We know that $\Bbb{F}_p[X]\otimes \Bbb{F}_{p^n}\cong\Bbb{F}_{p^n}[X]$ and that $\Bbb{F}_{p^n}$ is a flat $\Bbb{F}_p$-module. Let us consider the short exact sequence $$0\to\Bbb{F}_p[X]\to\Bbb{F}_p[X]\to\Bbb{F}_p[X]/\langle r\rangle\to0,$$ where the first map is multiplication by $r$, and the last module is isomorphic to $\Bbb{F}_{p^m}$. Upon tensoring with $\Bbb{F}_{p^n}$ this gives rise to the short exact sequence $$0\to\Bbb{F}_{p^n}[X]\to\Bbb{F}_{p^n}[X]\to\Bbb{F}_{p^n}[X]/\langle r\rangle\to0.$$ Therefore a comparison of the last modules shows that $$ \Bbb{F}_{p^m}\otimes \Bbb{F}_{p^n}\cong \Bbb{F}_{p^n}[X]/\langle r\rangle. $$

The polynomial $r$ has no multiple zeros in $\overline{\Bbb{F}_p}$, so over $\Bbb{F}_{p^n}$ it factors into a product of distinct factors $$ r=\prod_{i=1}^t r_i $$ for some irreducible polynomials $r_i\in\Bbb{F}_{p^n}[X]$. Because these factors are distinct, the Chinese remainder theorem tells us that $$ \Bbb{F}_{p^n}[X]/\langle r\rangle\cong\bigoplus_i \Bbb{F}_{p^n}[X]/\langle r_i\rangle. $$

Note that everything above applies equally well to any finite extension of fields $L/K$. There is no need for the fields $L,K$ to be finite. We only needed the polynomial $r$ to be separable, so that we avoided the possibility of repeated factors.
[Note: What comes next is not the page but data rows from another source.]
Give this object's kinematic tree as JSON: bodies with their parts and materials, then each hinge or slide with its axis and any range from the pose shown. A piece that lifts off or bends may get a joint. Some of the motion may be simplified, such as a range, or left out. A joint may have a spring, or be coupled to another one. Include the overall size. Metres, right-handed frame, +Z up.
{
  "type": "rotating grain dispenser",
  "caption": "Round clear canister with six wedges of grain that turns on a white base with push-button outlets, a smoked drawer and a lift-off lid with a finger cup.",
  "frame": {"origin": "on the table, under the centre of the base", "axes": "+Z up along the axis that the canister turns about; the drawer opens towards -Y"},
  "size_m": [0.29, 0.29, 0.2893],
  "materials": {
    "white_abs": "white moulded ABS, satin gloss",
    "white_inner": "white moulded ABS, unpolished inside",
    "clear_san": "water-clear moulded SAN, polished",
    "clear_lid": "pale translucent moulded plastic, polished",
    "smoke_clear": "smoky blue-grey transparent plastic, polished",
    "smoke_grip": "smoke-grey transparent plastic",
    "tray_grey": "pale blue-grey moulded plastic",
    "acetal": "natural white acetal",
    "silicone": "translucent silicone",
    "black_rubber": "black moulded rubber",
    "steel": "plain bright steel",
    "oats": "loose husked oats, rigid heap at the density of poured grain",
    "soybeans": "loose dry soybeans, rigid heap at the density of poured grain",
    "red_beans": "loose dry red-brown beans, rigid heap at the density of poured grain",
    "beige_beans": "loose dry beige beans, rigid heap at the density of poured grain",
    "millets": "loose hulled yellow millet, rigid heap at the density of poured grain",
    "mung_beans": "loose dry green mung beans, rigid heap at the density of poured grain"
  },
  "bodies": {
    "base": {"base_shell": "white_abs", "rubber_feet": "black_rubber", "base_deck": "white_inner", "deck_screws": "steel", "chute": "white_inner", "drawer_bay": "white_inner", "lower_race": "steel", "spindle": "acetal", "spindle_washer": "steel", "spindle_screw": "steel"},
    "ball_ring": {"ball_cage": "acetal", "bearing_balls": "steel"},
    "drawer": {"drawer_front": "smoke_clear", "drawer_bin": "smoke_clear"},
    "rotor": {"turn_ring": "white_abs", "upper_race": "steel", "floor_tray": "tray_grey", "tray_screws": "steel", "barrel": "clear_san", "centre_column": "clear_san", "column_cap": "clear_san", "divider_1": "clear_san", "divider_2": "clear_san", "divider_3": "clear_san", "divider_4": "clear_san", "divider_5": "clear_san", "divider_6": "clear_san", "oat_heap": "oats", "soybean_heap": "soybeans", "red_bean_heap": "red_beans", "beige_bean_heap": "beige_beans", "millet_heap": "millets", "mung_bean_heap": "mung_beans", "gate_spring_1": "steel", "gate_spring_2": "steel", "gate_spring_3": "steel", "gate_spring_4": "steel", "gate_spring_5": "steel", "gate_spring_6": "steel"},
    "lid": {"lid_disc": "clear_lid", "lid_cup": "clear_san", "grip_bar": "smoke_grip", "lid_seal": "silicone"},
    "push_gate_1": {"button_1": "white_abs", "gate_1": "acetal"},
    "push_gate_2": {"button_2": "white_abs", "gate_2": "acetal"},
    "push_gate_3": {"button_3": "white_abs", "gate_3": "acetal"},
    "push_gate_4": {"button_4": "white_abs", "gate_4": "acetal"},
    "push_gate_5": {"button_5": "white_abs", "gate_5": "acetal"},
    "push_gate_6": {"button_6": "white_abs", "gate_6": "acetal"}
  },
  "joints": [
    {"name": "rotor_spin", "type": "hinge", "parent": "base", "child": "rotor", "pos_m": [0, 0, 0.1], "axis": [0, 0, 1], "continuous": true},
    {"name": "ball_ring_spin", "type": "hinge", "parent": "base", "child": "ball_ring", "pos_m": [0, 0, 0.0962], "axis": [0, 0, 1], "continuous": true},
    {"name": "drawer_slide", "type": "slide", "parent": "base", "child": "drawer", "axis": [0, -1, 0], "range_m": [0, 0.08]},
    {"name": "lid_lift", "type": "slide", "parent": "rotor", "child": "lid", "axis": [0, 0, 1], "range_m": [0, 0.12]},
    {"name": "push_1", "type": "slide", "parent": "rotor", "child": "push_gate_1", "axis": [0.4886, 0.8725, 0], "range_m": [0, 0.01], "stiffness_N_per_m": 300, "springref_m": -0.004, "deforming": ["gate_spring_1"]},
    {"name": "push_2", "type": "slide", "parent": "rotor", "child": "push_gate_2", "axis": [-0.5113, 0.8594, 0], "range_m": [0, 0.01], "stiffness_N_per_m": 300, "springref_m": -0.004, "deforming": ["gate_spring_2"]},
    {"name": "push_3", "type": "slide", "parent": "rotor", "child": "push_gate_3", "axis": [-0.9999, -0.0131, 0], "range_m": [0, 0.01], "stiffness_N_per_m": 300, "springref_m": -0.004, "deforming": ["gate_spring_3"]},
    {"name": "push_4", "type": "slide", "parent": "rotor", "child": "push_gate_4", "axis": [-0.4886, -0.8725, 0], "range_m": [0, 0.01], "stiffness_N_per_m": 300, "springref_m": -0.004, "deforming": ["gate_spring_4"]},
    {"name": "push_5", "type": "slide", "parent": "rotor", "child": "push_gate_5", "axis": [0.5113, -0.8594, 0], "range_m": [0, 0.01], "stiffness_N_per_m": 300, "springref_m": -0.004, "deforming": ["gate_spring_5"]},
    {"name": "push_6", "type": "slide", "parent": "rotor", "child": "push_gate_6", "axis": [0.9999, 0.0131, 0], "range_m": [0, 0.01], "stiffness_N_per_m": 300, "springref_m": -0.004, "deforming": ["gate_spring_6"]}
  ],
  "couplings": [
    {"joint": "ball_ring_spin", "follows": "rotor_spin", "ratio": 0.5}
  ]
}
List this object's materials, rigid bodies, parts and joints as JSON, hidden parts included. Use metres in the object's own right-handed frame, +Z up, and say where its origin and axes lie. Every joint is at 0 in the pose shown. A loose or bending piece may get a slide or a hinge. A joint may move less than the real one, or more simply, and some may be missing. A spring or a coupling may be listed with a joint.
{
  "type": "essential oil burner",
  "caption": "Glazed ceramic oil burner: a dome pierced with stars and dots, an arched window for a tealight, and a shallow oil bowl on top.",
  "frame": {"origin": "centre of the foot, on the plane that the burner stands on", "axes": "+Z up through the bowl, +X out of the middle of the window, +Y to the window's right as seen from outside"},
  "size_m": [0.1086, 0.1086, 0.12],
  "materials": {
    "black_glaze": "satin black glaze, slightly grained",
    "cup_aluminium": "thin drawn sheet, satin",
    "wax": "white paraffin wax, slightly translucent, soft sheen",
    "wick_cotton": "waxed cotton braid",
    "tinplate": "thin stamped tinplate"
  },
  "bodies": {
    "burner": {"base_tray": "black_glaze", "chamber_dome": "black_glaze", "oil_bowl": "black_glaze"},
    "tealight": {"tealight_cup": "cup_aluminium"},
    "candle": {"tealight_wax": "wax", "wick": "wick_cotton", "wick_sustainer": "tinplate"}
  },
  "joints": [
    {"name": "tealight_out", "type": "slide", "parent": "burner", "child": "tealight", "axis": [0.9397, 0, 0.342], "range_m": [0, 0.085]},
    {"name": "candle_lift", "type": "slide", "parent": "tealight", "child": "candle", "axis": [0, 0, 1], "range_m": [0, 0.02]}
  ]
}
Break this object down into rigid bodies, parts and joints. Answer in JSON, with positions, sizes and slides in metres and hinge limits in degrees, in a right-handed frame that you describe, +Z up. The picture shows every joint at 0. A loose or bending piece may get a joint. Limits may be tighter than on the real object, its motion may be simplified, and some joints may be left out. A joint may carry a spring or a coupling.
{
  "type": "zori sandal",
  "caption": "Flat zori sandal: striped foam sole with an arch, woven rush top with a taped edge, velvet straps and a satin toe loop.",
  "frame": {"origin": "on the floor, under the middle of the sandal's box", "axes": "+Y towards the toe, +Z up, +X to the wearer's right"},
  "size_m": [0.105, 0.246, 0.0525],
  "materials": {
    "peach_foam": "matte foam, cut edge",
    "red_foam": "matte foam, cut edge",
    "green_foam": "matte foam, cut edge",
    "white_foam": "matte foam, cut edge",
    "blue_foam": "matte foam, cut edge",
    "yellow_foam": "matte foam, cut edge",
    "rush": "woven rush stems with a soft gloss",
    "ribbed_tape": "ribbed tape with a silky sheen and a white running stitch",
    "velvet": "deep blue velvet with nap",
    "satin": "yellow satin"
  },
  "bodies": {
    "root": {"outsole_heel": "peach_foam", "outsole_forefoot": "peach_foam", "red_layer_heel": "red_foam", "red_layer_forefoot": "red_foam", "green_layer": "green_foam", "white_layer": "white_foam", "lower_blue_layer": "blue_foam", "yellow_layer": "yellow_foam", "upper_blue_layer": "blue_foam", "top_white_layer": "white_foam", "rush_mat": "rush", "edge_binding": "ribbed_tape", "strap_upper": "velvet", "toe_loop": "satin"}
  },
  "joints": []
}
The next step is, as Qiaochu pointed out, specific to Galois extensions. Namely, we can also deduce that the factors $r_i$ are Galois conjugates of each other. Most notably they all have the same degree. In the case of finite fields we can see this more concretely, because we know that the Galois group consists of powers of the Frobenius automorphism $F:x\mapsto x^p$. The zeros of $r$ are $$ \alpha,\alpha^p,\alpha^{p^2},\ldots,\alpha^{p^{m-1}} $$ where $\alpha$ is some (fixed) zero of $r$. For example $\alpha=X+\langle r\rangle$. The roots of one of the factors $r_i$ are then lists like $$ \alpha^{p^i},\alpha^{p^{i+n}},\alpha^{p^{i+2n}},\ldots $$ because we get such lists of conjugates by applying powers of $F^n$ to one of them.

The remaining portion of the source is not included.